The flight from Philly to Vegas was uneventful. Accepting the possibility of you labeling me as a wuss, I maintain that I am a big fan of uneventful flights. V and I spent the time on the airport and on the flight solving Sudoku and for the first time in our life, crossword puzzles. About five hours later, we landed in Vegas. The view of the city from the top was pretty awesome. I thought it looked like a land ‘aglow with the light of a thousand fairies’ (I don’t remember where I have heard that phrase, it kind of just popped up in my head that time). It was around 12 AM already, and we had to make an early start the next day to drive to Grand Canyon, so we decided not to go out to the Strip that night. I had a tremendous craving for Chinese/Thai food, and we found this restaurant called Satay, a Chinese/Thai/Malaysian place. While happily slurping on Tom Yum soup, I remarked to V that I could have South Asian food for each meal, every day, for the rest of my life. Little did I know that this innocent remark would soon turn out to be almost true!

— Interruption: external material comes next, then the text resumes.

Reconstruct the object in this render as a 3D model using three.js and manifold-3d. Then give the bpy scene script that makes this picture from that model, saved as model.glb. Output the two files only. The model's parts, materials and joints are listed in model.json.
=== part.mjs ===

Early morning next day saw us up, ready and fed at 7.30 AM, starting our drive to the Grand Canyon. This was the first time we were seeing city in daylight, and were amazed to see the desert around. Just miles and miles of flat, rocky land, with no tree cover what-so-ever. We were surprised to see some coconut like trees in the city, but those probably were like most of the people in Vegas – outsiders. They shot up through the landscape as very ill-fitting additions to the surroundings. It looked something like a patch of Florida in the middle of a desert.
Vegas is a desert surrounded by mountains all around. Having lived on the east coast, this landscape was very new for us. The city surrounded by mountains reminded me of the quaint town of ‘Satara’ in India, which is also surrounded by mountains all over, although Satara is far from being a desert. V was driving, and I started clicking photos of everything around (Most of these pics turned out useless, since I took them on high exposure, making the entire picture white 😦 ). We stopped at a couple of scenic overlooks on the way. One overlook had a sign “No selling of any goods”, under which a couple of native Indians had promptly set up their shop for selling Indian jewellery. Some things are the same, anywhere in the world 🙂
There were ‘rock-dunes’ all along the road. According to V – ‘Looks like god made these when he was at play’.
The Grand Canyon is a rift in the Colorado plateau. The North Rim is about a 1000 ft higher than the South Rim, and is not accessible in the winter. The Colorado river snakes through the canyon, and glimpses of it can be seen from the South Rim. The size of the Canyon is overwhelming! It is 277 miles long, about 18 miles wide and 6000 ft deep!! The North Rim is said to have better views than the South Rim. There is also a glass bottom viewing deck on the west side of the canyon, which extends into the canyon at a height of about 5000 ft. Since we were going to visit only the South Rim, we marked this as a to-do for our next trip.
Standing at the rim, one cannot feel anything but humbled. One realizes their insignificance in the grand scheme of nature. The color-play along the rim and the structures created by erosion are truly magnificent. There are a number of hikes from the top of the canyon to the bottom, but they require time, and in winter, proper gear. Since we had none at hand, we had to be satisfied with just watching the canyon. There are many overlooks on the road, each providing a different view of the canyon. Free shuttle buses run along these routes, and make stops at each viewpoint. We walked along the rim for some time, and then took the shuttle to the farther points. Sunset at the South rim is best seen from the Hopi point. The setting rays cast shades of red, orange and gold throughout the valley.
Before we knew it, it was sundown, and time to leave. We were going to stay at Cameron, about an hour and half east from the canyon. Throughout this hour-and-half drive, we did not see a single car on the road. It was pitch dark, we were zipping along the lonely roads with only the canyon and the soulful voice of Kishor Kumar for company. Blessed peace!
Cameron turned out to be a settlement (I wouldn’t even call it a village), which was closed up for Christmas. Absolutely nothing was open by the time we reached our hotel. Not even a gas station food shop. Both of us were extremely tired and hungry, and the possibility of dinner started to seem bleak. We dropped our luggage at the hotel, and drove off to find food. About 25 miles away, we found another small city called Tuba City. All the restaurants here were also closed. The only place we found open was a Chinese joint 🙂 Yay! I was more than happy to have another Chinese dinner. My prophecy was coming out to be true 😀
Since the next day was Christmas day, there were strong chances that we would not find any food place open anywhere. So we armed ourselves with cereal bowls, milk, granola bars and fruits…our Christmas food…from a nearby 7-Eleven store. Back to the hotel, we were asleep in no-time, waiting to head off to the wonderful Antelope Canyons the next day!